Mission and problem statement

Implement instar amend such that:

  1. It accepts a subset of qemu-img amend's surface:
    instar amend [-f FMT] -o OPTIONS [-q] [--output {human,json}] FILENAME
    
  2. -o OPTIONS is the only way to specify changes, matching qemu-img. v1 recognises exactly two qcow2 keys:
    • compat=0.10|1.1 — set the qcow2 compatibility version.
    • lazy_refcounts=on|off — set/clear the v3 lazy-refcounts compatible-feature bit. Any other recognised-but-unsupported qemu-img amend key (refcount_bits, data_file, data_file_raw, encryption keys, backing_file/backing_fmt) is rejected at runtime with a clear "not yet supported" error — the same posture create/resize took for --object/--image-opts. cluster_size is rejected as not-amendable (qemu-img rejects it too).
  3. -f FMT forces format detection.
  4. -q suppresses the success line; errors still go to stderr.
  5. --output {human,json} selects rendering.

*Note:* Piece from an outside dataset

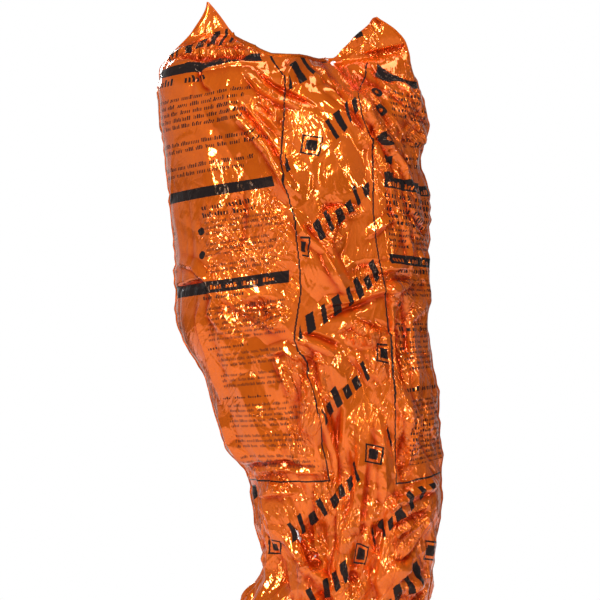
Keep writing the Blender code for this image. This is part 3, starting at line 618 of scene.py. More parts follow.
def long_facets(face, along, up, x, z, strength):
    """Long narrow facets that run with the folds: a height, and the strength of creasing where they lie."""
    sheet = CreasedSheet(31 if face == FRONT else 37)
    sheet.add_facets(0.021, 0.0068, 6.0)
    sheet.add_facets(0.010, 0.0022, 7.0)
    if face == FRONT:
        from_pinch = (x - 0.030) * 0.889 + (z - 1.580) * 0.458
        top_right = smooth_step(from_pinch, -0.012, 0.020) * smooth_step(z, 1.16, 1.26)
        top_right = top_right * (1 - smooth_step(z, 1.56, 1.60))
        top_left = near_spot(x, z, -0.075, 1.450, 0.125, 0.150, 1.4) * 0.55
        right_side = smooth_step(x, 0.165, 0.215) * (1 - smooth_step(z, 1.16, 1.26)) * 0.75
        legs = (1 - smooth_step(z, 0.56, 0.74)) * 0.9
        folded = smooth_step(z, 1.590, 1.604) * smooth_step(0.172 - x + 0.2 * (z - 1.6), -0.006, 0.006)
        folded = folded * smooth_step(x, 0.085, 0.105)
        zones = [(33, top_right), (24, top_left), (-4, np.maximum(right_side, legs)), (-42, 1.2 * folded)]
    else:
        upper, right = smooth_step(z, 0.70, 0.95), smooth_step(x, -0.05, 0.05)
        zones = [(17, 0.65 * upper * right), (-20, 0.65 * upper * (1 - right)), (-5, 0.85 * (1 - upper))]
    height = np.zeros_like(x)
    for degrees, weight in zones:
        turn = math.radians(degrees)
        over = along * math.cos(turn) + (up - 1.0) * math.sin(turn)
        high = (up - 1.0) * math.cos(turn) - along * math.sin(turn) + 1.0
        height += weight * sheet.read(over, high)
        strength = np.maximum(strength, 0.9 * weight)
    return height, strength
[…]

  6. It is qcow2-only in v1. Non-qcow2 inputs (raw, vmdk, vhd, vhdx) are rejected with a clear error — qemu-img amend itself only meaningfully supports qcow2 (and luks, which is out of scope). This mirrors snapshot (qcow2-only) and check --repair (qcow2-only).

  7. The in-scope mutations are header-only and must be applied safely in place:

  8. compat=1.1 upgrade (v2 → v3). Set version = 3, initialise the v3 feature words (incompatible/compatible/ autoclear = 0 unless lazy_refcounts is also requested), set refcount_order to match the existing refcount width, set header_length = 104, and preserve / relocate any header extensions that currently sit at the v2 offset 72 into the post-v3-header region (offset ≥ 104). No L1 / refcount / cluster changes.
  9. compat=0.10 downgrade (v3 → v2). Refuse if any incompatible feature is set (DIRTY, CORRUPT, EXTERNAL_DATA, COMPRESSION, EXTENDED_L2) or if the image uses any v3-only structure a v2 reader cannot understand (non-16-bit refcounts, zero clusters via extended L2, compression). On success, write version = 2, zero the v3-only fixed-header words, and re-lay the header to the v2 72-byte shape (relocating extensions back to offset 72). If lazy_refcounts was set, it must be cleared as part of the downgrade (lazy refcounts is a v3 feature).
  10. lazy_refcounts=on|off (v3 only; requesting it while downgrading to v2 or against a v2 image is an error): set or clear COMPAT_LAZY_REFCOUNTS in compatible_features. When clearing, the at-rest image is already refcount-consistent (instar never opens images read-write outside an operation), so no refcount flush is required — but this assumption must be validated against the dirty bit and documented.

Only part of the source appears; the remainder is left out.